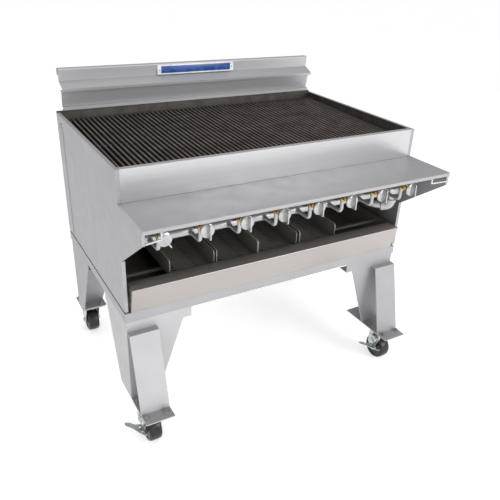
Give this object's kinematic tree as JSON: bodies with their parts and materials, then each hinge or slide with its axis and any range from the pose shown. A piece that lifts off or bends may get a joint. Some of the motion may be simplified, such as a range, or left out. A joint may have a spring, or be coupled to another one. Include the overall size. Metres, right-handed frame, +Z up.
{
  "type": "gas charbroiler",
  "caption": "Gas charbroiler on caster legs: sloping cast grates, control knobs under a front shelf, sliding drip pan, lift-out log trays and a low backsplash.",
  "frame": {"origin": "on the floor, under the middle of the machine's overall box", "axes": "+Z up, -Y towards the cook, +X to the cook's right"},
  "size_m": [1.1364, 0.9068, 1.099],
  "materials": {
    "satin_steel": "satin stainless sheet",
    "silver_paint": "matte silver-grey enamel",
    "liner_steel": "heat-darkened steel sheet",
    "cast_iron": "seasoned raw casting",
    "warm_steel": "brushed stainless, warm tone",
    "tray_steel": "dark oiled steel",
    "brass": "turned brass",
    "chrome": "polished",
    "zinc": "bright zinc plate",
    "tyre": "dark moulded wheel",
    "blank_plate": "enamelled plate, blank"
  },
  "bodies": {
    "chassis": {"front_panel": "satin_steel", "rear_panel": "satin_steel", "backsplash_upper": "satin_steel", "backsplash_lower": "satin_steel", "side_panel_left": "silver_paint", "side_panel_right": "silver_paint", "work_shelf": "silver_paint", "base_frame": "silver_paint", "manifold_pipe": "silver_paint", "gas_inlet": "silver_paint", "leg_front_left": "silver_paint", "leg_front_right": "silver_paint", "leg_rear_left": "silver_paint", "leg_rear_right": "silver_paint", "firebox_liner": "liner_steel", "name_plate": "blank_plate", "guard_rod_left": "zinc", "guard_rod_right": "zinc", "burner_valve_1": "brass", "burner_valve_2": "brass", "burner_valve_3": "brass", "burner_valve_4": "brass", "burner_valve_5": "brass", "burner_valve_6": "brass", "burner_valve_7": "brass", "burner_valve_8": "brass", "burner_twin_1": "cast_iron", "burner_twin_2": "cast_iron", "burner_twin_3": "cast_iron", "burner_twin_4": "cast_iron"},
    "knob_1": {"control_knob_1": "chrome"},
    "knob_2": {"control_knob_2": "chrome"},
    "knob_3": {"control_knob_3": "chrome"},
    "knob_4": {"control_knob_4": "chrome"},
    "knob_5": {"control_knob_5": "chrome"},
    "knob_6": {"control_knob_6": "chrome"},
    "knob_7": {"control_knob_7": "chrome"},
    "knob_8": {"control_knob_8": "chrome"},
    "grate_1": {"cooking_grate_1": "cast_iron"},
    "grate_2": {"cooking_grate_2": "cast_iron"},
    "grate_3": {"cooking_grate_3": "cast_iron"},
    "grate_4": {"cooking_grate_4": "cast_iron"},
    "grate_5": {"cooking_grate_5": "cast_iron"},
    "grate_6": {"cooking_grate_6": "cast_iron"},
    "pan": {"drip_pan": "warm_steel"},
    "tray_1": {"log_tray_1": "tray_steel"},
    "tray_2": {"log_tray_2": "tray_steel"},
    "tray_3": {"log_tray_3": "tray_steel"},
    "tray_4": {"log_tray_4": "tray_steel"},
    "caster_front_left": {"caster_fork_front_left": "zinc"},
    "wheel_front_left": {"caster_wheel_front_left": "tyre"},
    "caster_front_right": {"caster_fork_front_right": "zinc"},
    "wheel_front_right": {"caster_wheel_front_right": "tyre"},
    "caster_rear_left": {"caster_fork_rear_left": "zinc"},
    "wheel_rear_left": {"caster_wheel_rear_left": "tyre"},
    "caster_rear_right": {"caster_fork_rear_right": "zinc"},
    "wheel_rear_right": {"caster_wheel_rear_right": "tyre"},
    "brake_left": {"caster_brake_left": "zinc"},
    "brake_right": {"caster_brake_right": "zinc"}
  },
  "joints": [
    {"name": "knob_turn_1", "type": "hinge", "parent": "chassis", "child": "knob_1", "pos_m": [-0.45983, -0.42038, 0.802], "axis": [0, -1, 0], "range_deg": [-33, 57]},
    {"name": "knob_turn_2", "type": "hinge", "parent": "chassis", "child": "knob_2", "pos_m": [-0.33313, -0.42038, 0.802], "axis": [0, -1, 0], "range_deg": [0, 90]},
    {"name": "knob_turn_3", "type": "hinge", "parent": "chassis", "child": "knob_3", "pos_m": [-0.20643, -0.42038, 0.802], "axis": [0, -1, 0], "range_deg": [0, 90]},
    {"name": "knob_turn_4", "type": "hinge", "parent": "chassis", "child": "knob_4", "pos_m": [-0.07973, -0.42038, 0.802], "axis": [0, -1, 0], "range_deg": [0, 90]},
    {"name": "knob_turn_5", "type": "hinge", "parent": "chassis", "child": "knob_5", "pos_m": [0.04697, -0.42038, 0.802], "axis": [0, -1, 0], "range_deg": [0, 90]},
    {"name": "knob_turn_6", "type": "hinge", "parent": "chassis", "child": "knob_6", "pos_m": [0.17367, -0.42038, 0.802], "axis": [0, -1, 0], "range_deg": [0, 90]},
    {"name": "knob_turn_7", "type": "hinge", "parent": "chassis", "child": "knob_7", "pos_m": [0.30037, -0.42038, 0.802], "axis": [0, -1, 0], "range_deg": [0, 90]},
    {"name": "knob_turn_8", "type": "hinge", "parent": "chassis", "child": "knob_8", "pos_m": [0.42707, -0.42038, 0.802], "axis": [0, -1, 0], "range_deg": [0, 90]},
    {"name": "grate_lift_1", "type": "slide", "parent": "chassis", "child": "grate_1", "axis": [0, 0, 1], "range_m": [0, 0.08]},
    {"name": "grate_lift_2", "type": "slide", "parent": "chassis", "child": "grate_2", "axis": [0, 0, 1], "range_m": [0, 0.08]},
    {"name": "grate_lift_3", "type": "slide", "parent": "chassis", "child": "grate_3", "axis": [0, 0, 1], "range_m": [0, 0.08]},
    {"name": "grate_lift_4", "type": "slide", "parent": "chassis", "child": "grate_4", "axis": [0, 0, 1], "range_m": [0, 0.08]},
    {"name": "grate_lift_5", "type": "slide", "parent": "chassis", "child": "grate_5", "axis": [0, 0, 1], "range_m": [0, 0.08]},
    {"name": "grate_lift_6", "type": "slide", "parent": "chassis", "child": "grate_6", "axis": [0, 0, 1], "range_m": [0, 0.08]},
    {"name": "pan_slide", "type": "slide", "parent": "chassis", "child": "pan", "axis": [0, -1, 0], "range_m": [0, 0.4]},
    {"name": "tray_lift_1", "type": "slide", "parent": "pan", "child": "tray_1", "axis": [0, 0, 1], "range_m": [0, 0.1]},
    {"name": "tray_lift_2", "type": "slide", "parent": "pan", "child": "tray_2", "axis": [0, 0, 1], "range_m": [0, 0.1]},
    {"name": "tray_lift_3", "type": "slide", "parent": "pan", "child": "tray_3", "axis": [0, 0, 1], "range_m": [0, 0.1]},
    {"name": "tray_lift_4", "type": "slide", "parent": "pan", "child": "tray_4", "axis": [0, 0, 1], "range_m": [0, 0.1]},
    {"name": "swivel_front_left", "type": "hinge", "parent": "chassis", "child": "caster_front_left", "pos_m": [-0.48283, -0.32238, 0.13], "axis": [0, 0, 1], "continuous": true},
    {"name": "wheel_spin_front_left", "type": "hinge", "parent": "caster_front_left", "child": "wheel_front_left", "pos_m": [-0.48283, -0.31038, 0.04976], "axis": [1, 0, 0], "continuous": true},
    {"name": "swivel_front_right", "type": "hinge", "parent": "chassis", "child": "caster_front_right", "pos_m": [0.51917, -0.32238, 0.13], "axis": [0, 0, 1], "continuous": true},
    {"name": "wheel_spin_front_right", "type": "hinge", "parent": "caster_front_right", "child": "wheel_front_right", "pos_m": [0.51917, -0.31038, 0.04976], "axis": [1, 0, 0], "continuous": true},
    {"name": "swivel_rear_left", "type": "hinge", "parent": "chassis", "child": "caster_rear_left", "pos_m": [-0.48283, 0.39162, 0.13], "axis": [0, 0, 1], "continuous": true},
    {"name": "wheel_spin_rear_left", "type": "hinge", "parent": "caster_rear_left", "child": "wheel_rear_left", "pos_m": [-0.48283, 0.40362, 0.04976], "axis": [1, 0, 0], "continuous": true},
    {"name": "swivel_rear_right", "type": "hinge", "parent": "chassis", "child": "caster_rear_right", "pos_m": [0.51917, 0.39162, 0.13], "axis": [0, 0, 1], "continuous": true},
    {"name": "wheel_spin_rear_right", "type": "hinge", "parent": "caster_rear_right", "child": "wheel_rear_right", "pos_m": [0.51917, 0.40362, 0.04976], "axis": [1, 0, 0], "continuous": true},
    {"name": "brake_pedal_left", "type": "hinge", "parent": "caster_front_left", "child": "brake_left", "pos_m": [-0.51483, -0.32738, 0.064], "axis": [0, 1, 0], "range_deg": [0, 25]},
    {"name": "brake_pedal_right", "type": "hinge", "parent": "caster_front_right", "child": "brake_right", "pos_m": [0.48717, -0.32738, 0.064], "axis": [0, 1, 0], "range_deg": [0, 25]}
  ]
}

——————————

● PROMPT:
In the listing above, find each line with the word "materials" and copy it.

● FINAL RESULT:
Give this object's kinematic tree as JSON: bodies with their parts and materials, then each hinge or slide with its axis and any range from the pose shown. A piece that lifts off or bends may get a joint. Some of the motion may be simplified, such as a range, or left out. A joint may have a spring, or be coupled to another one. Include the overall size. Metres, right-handed frame, +Z up.
  "materials": {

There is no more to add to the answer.